PHP MYSQL 多维数组

Question

我在尝试从两个单独的 MySQL 选择创建多维数组时感到非常头疼....我一直在这里和谷歌搜索一整天，最后不得不承认失败并寻求一些帮助(我是新手也没有帮助!!!)。

我有两个表，一个包含每个 id 的单行结果，另一个包含一个 id 的多行。我要做的是将两者组合成一个多维数组。

我的代码(可能很糟糕)如下所示:

require 'php/phpConnection.php';

$sqlString1 = mysql_query("SELECT id FROM supportstaff_section1_a");

$firstArray = array();
$secondArray = array();

while ($r = mysql_fetch_assoc($sqlString1)) {
    $applicantID = $r['id'];
    $sqlString2 = mysql_query("SELECT educationalname FROM supportstaff_section5 WHERE id = '$applicantID'");

    while ($x = mysql_fetch_assoc($sqlString2)) {
        $secondArray[] = $x;
    }
    $firstArray[] = $r + $secondArray;
    $secondArray  = array();
}
print json_encode($firstArray);
mysql_close($con);

结果是这样的:

[{"id":"8m8wwy","0":{"educationalname":"GCSE - English"},"1":{"educationalname":"GCSE - Maths"}},{"id":"wiL7Bn"},{"id":"zAw6M1"}]

但我认为它需要看起来像这样:

[{"id":"8m8wwy","Array2":"[{"educationalname":"GCSE - English"},{"educationalname":"GCSE - Maths"}]"},{"id":"wiL7Bn"},{"id":"zAw6M1"}]

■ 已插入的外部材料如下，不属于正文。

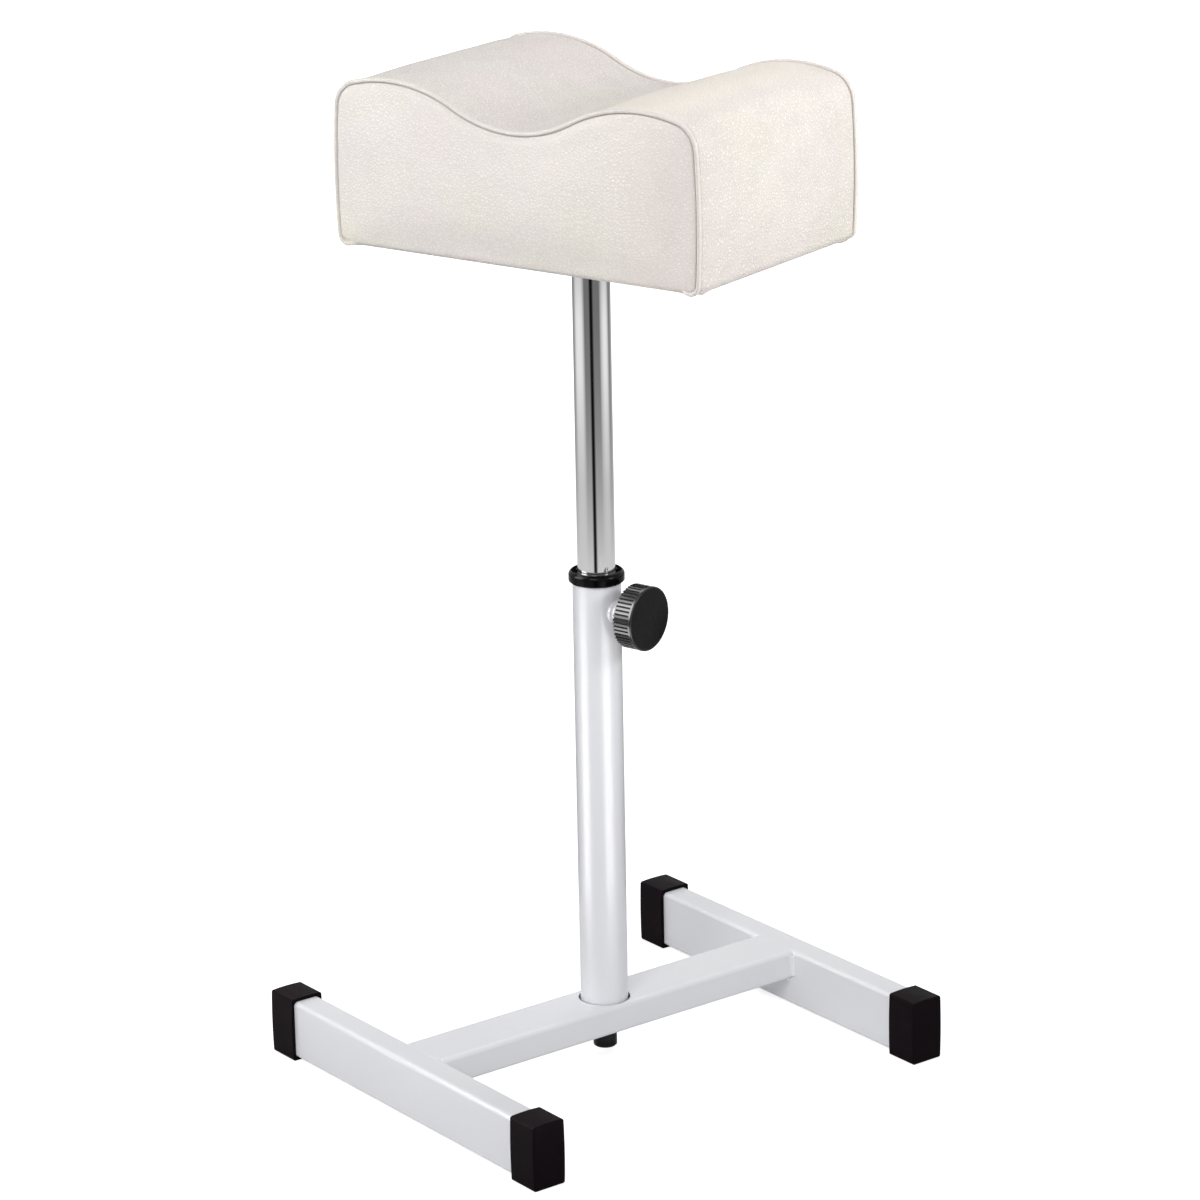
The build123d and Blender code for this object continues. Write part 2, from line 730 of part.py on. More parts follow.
# Front panel: crowned face inside the piping, its lower edge folded back under the board
with BuildPart() as front_panel:
    with BuildSketch(station(-core_half)):
        cushion_outline(panel_inset, panel_floor)
        with Locations((0, 0)):
            Rectangle(
                cushion_length - 2 * (under_radius + piping_diameter),
                under_radius,
                align=(Align.CENTER, Align.MIN),
            )
    extrude(amount=panel_thickness)
    for width_share, rise_share in zip(dome_width_shares, dome_rise_shares):
        with BuildSketch(station(-core_half - panel_thickness - rise_share * panel_crown)):
            cushion_outline(panel_inset, panel_floor, width_share)
    loft()
    with BuildSketch(cushion_level(cushion_bottom)):
        with Locations((0, -core_half)):
            Rectangle(
                cushion_length - 2 * (corner_stay + return_gap),
                return_depth,
                align=(Align.CENTER, Align.MIN),
            )
    extrude(amount=cover_thickness)
save(front_panel, "front_panel")

with BuildPart() as rear_panel:
    add(front_panel.part.rotate(cushion_axis, 180))
save(rear_panel, "rear_panel")

# Piping round the front seam, from under one lower corner over the top to the other
with BuildPart() as front_piping:
    with BuildLine(station(-piping_station)) as seam:
        half_outline(piping_sink, piping_radius)
        mirror(about=Plane(origin=cushion_middle, z_dir=head_x))
    seam_path = seam.wire()
    with BuildSketch(Plane(origin=seam_path @ 0, z_dir=seam_path % 0)):
        Circle(piping_radius)
    sweep(path=seam_path)
save(front_piping, "front_piping")

with BuildPart() as rear_piping:
    add(front_piping.part.rotate(cushion_axis, 180))
save(rear_piping, "rear_piping")

# Dust cloth under the board, cut out round the plate
with BuildPart() as bottom_cloth:
    with BuildSketch(cushion_level(cushion_bottom - cloth_thickness)):
        Rectangle(cushion_length - 2 * cloth_margin, 2 * (core_half - cloth_margin))
    extrude(amount=cloth_thickness)
    with BuildSketch(level(cushion_bottom - cloth_thickness)):
        RectangleRounded(plate_length + 2 * cloth_gap, plate_width + 2 * cloth_gap, plate_corner)
    extrude(amount=cloth_thickness, mode=Mode.SUBTRACT)
save(bottom_cloth, "bottom_cloth")
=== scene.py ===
import json
import math

import bpy
import numpy as np
from mathutils import Matrix, Vector, noise
from mathutils.kdtree import KDTree


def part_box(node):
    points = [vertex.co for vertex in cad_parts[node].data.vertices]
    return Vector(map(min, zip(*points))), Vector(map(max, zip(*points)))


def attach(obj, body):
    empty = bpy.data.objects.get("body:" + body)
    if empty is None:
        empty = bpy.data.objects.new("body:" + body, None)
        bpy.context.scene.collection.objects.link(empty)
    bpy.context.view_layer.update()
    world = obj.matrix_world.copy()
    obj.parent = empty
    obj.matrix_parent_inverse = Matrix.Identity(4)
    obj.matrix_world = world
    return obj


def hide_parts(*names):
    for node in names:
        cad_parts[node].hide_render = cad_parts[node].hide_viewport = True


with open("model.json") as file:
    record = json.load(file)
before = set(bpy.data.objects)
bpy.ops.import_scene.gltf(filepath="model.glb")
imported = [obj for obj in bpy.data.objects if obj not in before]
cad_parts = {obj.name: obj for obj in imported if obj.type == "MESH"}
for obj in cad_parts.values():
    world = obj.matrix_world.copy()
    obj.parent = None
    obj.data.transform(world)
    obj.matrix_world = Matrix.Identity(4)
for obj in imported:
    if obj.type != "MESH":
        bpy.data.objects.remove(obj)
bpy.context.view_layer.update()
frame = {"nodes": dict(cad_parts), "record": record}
nodes = frame["nodes"]

MM = 0.001
HEAD_TURN = math.radians(17.6)  # the cushion's turn from the base
scene = bpy.context.scene
scene.view_settings.view_transform = "Standard"

# ---- Camera: fitted to the photograph, 1200 pixels square, turned about the column's axis
FOCAL_PX, PHOTO_PX, SENSOR = 4709.1, 1200, 36.0
CLIP_NEAR, CLIP_FAR = 0.1, 50
AZIMUTH, ELEVATION, ROLL = math.radians(52.93), math.radians(17.65), math.radians(-1.07)
DISTANCE, ASIDE, AIM_HEIGHT = 3085.3 * MM, 1.97 * MM, 321.6 * MM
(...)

无论如何，如何将我的第二个 SQL Select 插入到每个 ID 的第一个 SQL Select 中。

感谢您的任何建议/帮助。

编辑

取自 W3Schools.com:

Array
(
    [Griffin] => Array
    (
    [0] => Peter
    [1] => Lois
    [2] => Megan
    )
[Quagmire] => Array
    (
    [0] => Glenn
    )
[Brown] => Array
    (
    [0] => Cleveland
    [1] => Loretta
    [2] => Junior
    )
)

我正在努力让它像上面那样工作。

Answer 1

您需要在这里发挥一点创意。像下面这样的东西可以作为连接 AND 与多维数据一起工作:

<?php
  require 'php/phpConnection.php';

  // ======================================================================
  // Create a join query (way faster than several separate ones!)
  $sqlquery =
    "SELECT SSSA.id, SSS5.educationalname" .
    " FROM supportstaff_section1_a SSSA" .
      " LEFT OUTER JOIN supportstaff_section5 SSS5 ON SSS5.id = SSSA.ID";


  // ======================================================================
  // Run the query and get our results
  $resultarray = array();
  if ($resource = mysql_query($sqlquery)) {
    while ($curarray = mysql_fetch_assoc($resource)) {
      // Create an array, if it doesn't exist
      if (!isset($resultarray[$curarray["id"]]))
        $resultarray[$curarray["id"]] = array();

      // Add to the array, if not null
      $curstring = (string) $curarray["educationalname"];
      if ($curstring != "")
        $resultarray[$curarray["id"]][] = $curstring;
    }
    mysql_free_result($resource);
  }


  // ======================================================================
  // Convert from a keyed array to a standard indexed array (0, 1, 2, etc.)
  $finalarray = array();
  foreach ($resultarray as $id => & $data) {
    // Start with just ID
    $newarray = array(
      "id" => $id
    );

    // Get the data, if we have any
    if (count($data))
      $newarray["educationalnames"] = & $data;

    // Add to our final array and clear the newarray
    $finalarray[] = & $newarray;
    unset($newarray);
  }


  // ======================================================================
  // Get the JSON of our result
  $jsonresult = json_encode($finalarray);


  // ======================================================================
  // Echo it to test
  echo $jsonresult;


  // ======================================================================
  // Close the database
  mysql_close($con);
?>

生成的 $jsondata 看起来像这样(但当然不是那么解开):

[
  {
    "id": "8m8wwy",
    "educationalnames": ["GCSE - English", "GCSE - Maths"]
  },
  {
    "id": "wiL7Bn"
  },
  {
    "id": "zAw6M1"
  }
]